SOURCE MATERIAL:
┄┄┄┄┄┄
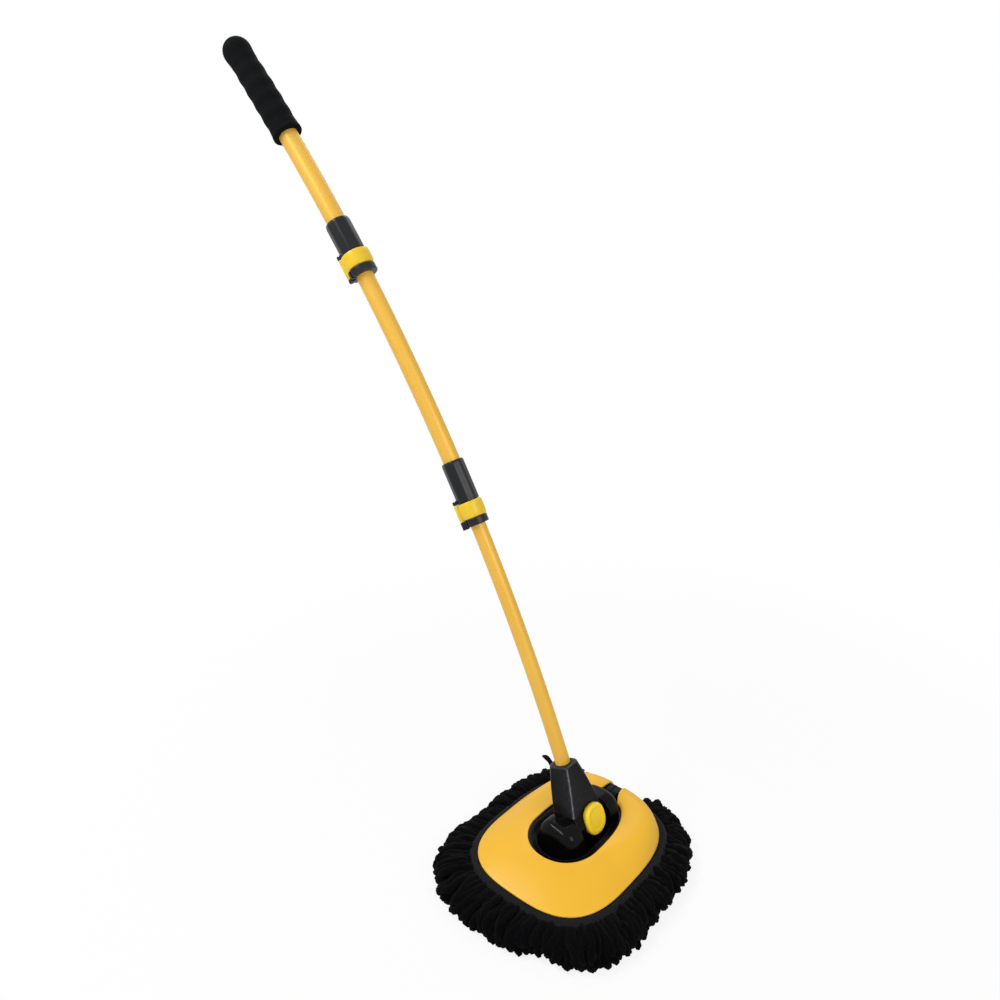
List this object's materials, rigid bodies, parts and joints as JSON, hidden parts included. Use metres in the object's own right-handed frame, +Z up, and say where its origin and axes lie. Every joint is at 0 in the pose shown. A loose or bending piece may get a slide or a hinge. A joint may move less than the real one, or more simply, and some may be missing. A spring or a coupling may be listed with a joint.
{
  "type": "car wash brush",
  "caption": "Chenille car wash mop with a domed cover, a locking tilt hinge and a bent telescopic pole with lever clamps and a foam grip.",
  "frame": {"origin": "on the floor under the middle of the mop head, on the pad's flat underside", "axes": "+Z up, +Y along the head's hinge towards the cover's slot, and the pole leans towards -X"},
  "size_m": [0.7305, 0.2936, 0.9764],
  "materials": {
    "cover_plastic": "golden yellow, satin",
    "lever_plastic": "lemon yellow, satin",
    "button_plastic": "lemon yellow, satin",
    "tube_paint": "gold, soft gloss",
    "black_plastic": "black, glossy",
    "grey_plastic": "grey, matt",
    "foam": "black foam, matt",
    "pile": "black chenille pile",
    "binding": "dark grey tape",
    "steel": "bright"
  },
  "bodies": {
    "mop_head": {"base_plate": "black_plastic", "head_cover": "cover_plastic", "mop_pad": "pile", "mop_hem": "binding", "fringe_front": "pile", "fringe_rear": "pile", "fringe_left": "pile", "fringe_right": "pile", "pivot_pin": "steel", "pin_cap": "black_plastic", "detent_wheel": "grey_plastic", "cover_screw_1": "steel", "cover_screw_2": "steel", "cover_screw_3": "steel", "cover_screw_4": "steel"},
    "neck": {"neck_housing": "black_plastic", "tube_screw": "steel", "lower_tube": "tube_paint", "lower_tube_guide": "grey_plastic", "button_spring_front": "steel", "button_spring_rear": "steel"},
    "button": {"thumb_button": "button_plastic", "lock_yoke": "grey_plastic"},
    "middle_pole": {"middle_tube": "tube_paint", "middle_tube_guide": "grey_plastic", "lower_clamp_sleeve": "black_plastic", "lower_clamp_pin": "steel"},
    "lower_lever": {"lower_clamp_lever": "lever_plastic"},
    "upper_pole": {"upper_tube": "tube_paint", "upper_tube_plug": "black_plastic", "upper_clamp_sleeve": "black_plastic", "upper_clamp_pin": "steel", "foam_grip": "foam"},
    "upper_lever": {"upper_clamp_lever": "lever_plastic"}
  },
  "joints": [
    {"name": "head_tilt", "type": "hinge", "parent": "mop_head", "child": "neck", "pos_m": [0, 0.024, 0.06], "axis": [0, 1, 0], "range_deg": [-45, 85]},
    {"name": "button_press", "type": "slide", "parent": "neck", "child": "button", "axis": [-0.9342, 0, -0.3567], "range_m": [0, 0.0025], "stiffness_N_per_m": 1200, "deforming": ["button_spring_front", "button_spring_rear"]},
    {"name": "lower_slide", "type": "hinge", "parent": "neck", "child": "middle_pole", "pos_m": [-2.44294, 0.024, -0.87287], "axis": [0, 1, 0], "range_deg": [0, 6.57]},
    {"name": "upper_slide", "type": "hinge", "parent": "middle_pole", "child": "upper_pole", "pos_m": [-2.44294, 0.024, -0.87287], "axis": [0, 1, 0], "range_deg": [0, 5.25]},
    {"name": "lower_lever_turn", "type": "hinge", "parent": "middle_pole", "child": "lower_lever", "pos_m": [-0.18958, 0.01247, 0.43113], "axis": [0.5009, 0, -0.8655], "range_deg": [0, 110]},
    {"name": "upper_lever_turn", "type": "hinge", "parent": "upper_pole", "child": "upper_lever", "pos_m": [-0.37675, 0.01141, 0.70934], "axis": [0.608, 0, -0.794], "range_deg": [0, 110]}
  ]
}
┄┄┄┄┄┄
WHAT THE TASK ASKS: Output all of the data again, exactly.

SOLUTION TO THIS TASK:
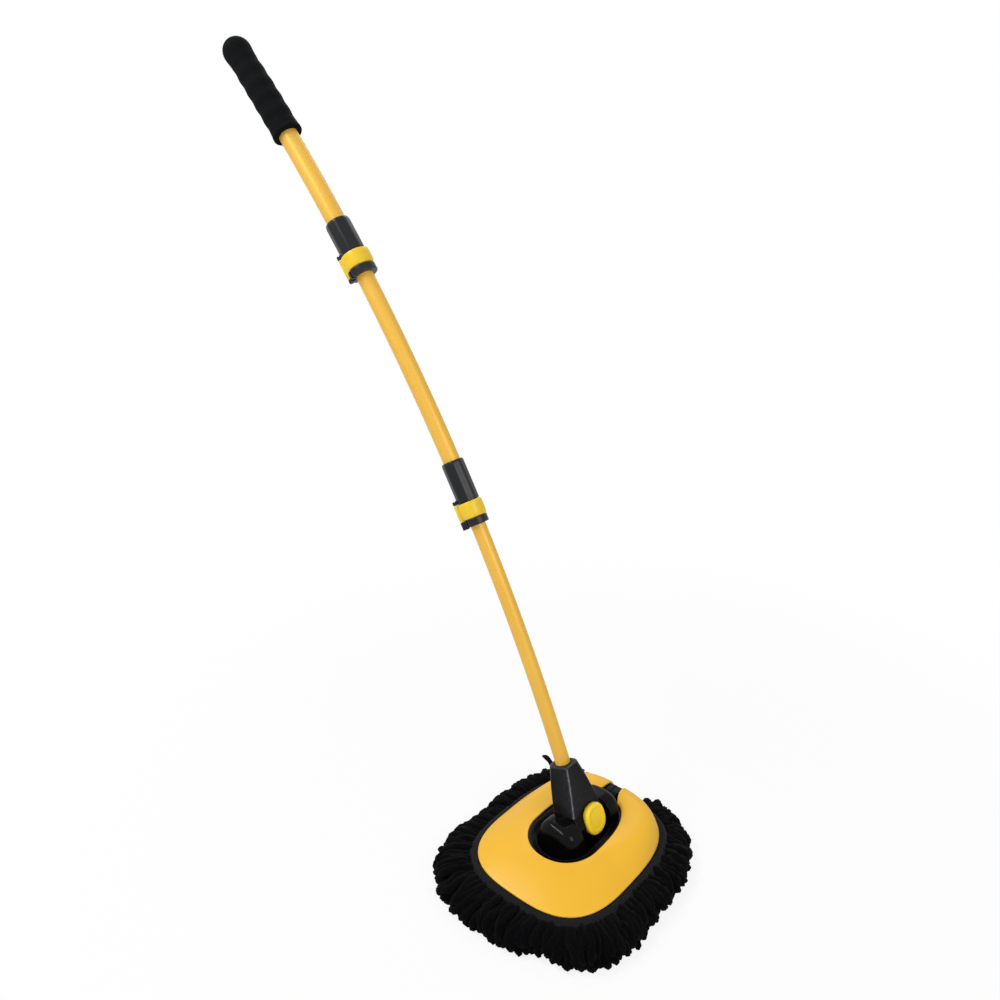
List this object's materials, rigid bodies, parts and joints as JSON, hidden parts included. Use metres in the object's own right-handed frame, +Z up, and say where its origin and axes lie. Every joint is at 0 in the pose shown. A loose or bending piece may get a slide or a hinge. A joint may move less than the real one, or more simply, and some may be missing. A spring or a coupling may be listed with a joint.
{
  "type": "car wash brush",
  "caption": "Chenille car wash mop with a domed cover, a locking tilt hinge and a bent telescopic pole with lever clamps and a foam grip.",
  "frame": {"origin": "on the floor under the middle of the mop head, on the pad's flat underside", "axes": "+Z up, +Y along the head's hinge towards the cover's slot, and the pole leans towards -X"},
  "size_m": [0.7305, 0.2936, 0.9764],
  "materials": {
    "cover_plastic": "golden yellow, satin",
    "lever_plastic": "lemon yellow, satin",
    "button_plastic": "lemon yellow, satin",
    "tube_paint": "gold, soft gloss",
    "black_plastic": "black, glossy",
    "grey_plastic": "grey, matt",
    "foam": "black foam, matt",
    "pile": "black chenille pile",
    "binding": "dark grey tape",
    "steel": "bright"
  },
  "bodies": {
    "mop_head": {"base_plate": "black_plastic", "head_cover": "cover_plastic", "mop_pad": "pile", "mop_hem": "binding", "fringe_front": "pile", "fringe_rear": "pile", "fringe_left": "pile", "fringe_right": "pile", "pivot_pin": "steel", "pin_cap": "black_plastic", "detent_wheel": "grey_plastic", "cover_screw_1": "steel", "cover_screw_2": "steel", "cover_screw_3": "steel", "cover_screw_4": "steel"},
    "neck": {"neck_housing": "black_plastic", "tube_screw": "steel", "lower_tube": "tube_paint", "lower_tube_guide": "grey_plastic", "button_spring_front": "steel", "button_spring_rear": "steel"},
    "button": {"thumb_button": "button_plastic", "lock_yoke": "grey_plastic"},
    "middle_pole": {"middle_tube": "tube_paint", "middle_tube_guide": "grey_plastic", "lower_clamp_sleeve": "black_plastic", "lower_clamp_pin": "steel"},
    "lower_lever": {"lower_clamp_lever": "lever_plastic"},
    "upper_pole": {"upper_tube": "tube_paint", "upper_tube_plug": "black_plastic", "upper_clamp_sleeve": "black_plastic", "upper_clamp_pin": "steel", "foam_grip": "foam"},
    "upper_lever": {"upper_clamp_lever": "lever_plastic"}
  },
  "joints": [
    {"name": "head_tilt", "type": "hinge", "parent": "mop_head", "child": "neck", "pos_m": [0, 0.024, 0.06], "axis": [0, 1, 0], "range_deg": [-45, 85]},
    {"name": "button_press", "type": "slide", "parent": "neck", "child": "button", "axis": [-0.9342, 0, -0.3567], "range_m": [0, 0.0025], "stiffness_N_per_m": 1200, "deforming": ["button_spring_front", "button_spring_rear"]},
    {"name": "lower_slide", "type": "hinge", "parent": "neck", "child": "middle_pole", "pos_m": [-2.44294, 0.024, -0.87287], "axis": [0, 1, 0], "range_deg": [0, 6.57]},
    {"name": "upper_slide", "type": "hinge", "parent": "middle_pole", "child": "upper_pole", "pos_m": [-2.44294, 0.024, -0.87287], "axis": [0, 1, 0], "range_deg": [0, 5.25]},
    {"name": "lower_lever_turn", "type": "hinge", "parent": "middle_pole", "child": "lower_lever", "pos_m": [-0.18958, 0.01247, 0.43113], "axis": [0.5009, 0, -0.8655], "range_deg": [0, 110]},
    {"name": "upper_lever_turn", "type": "hinge", "parent": "upper_pole", "child": "upper_lever", "pos_m": [-0.37675, 0.01141, 0.70934], "axis": [0.608, 0, -0.794], "range_deg": [0, 110]}
  ]
}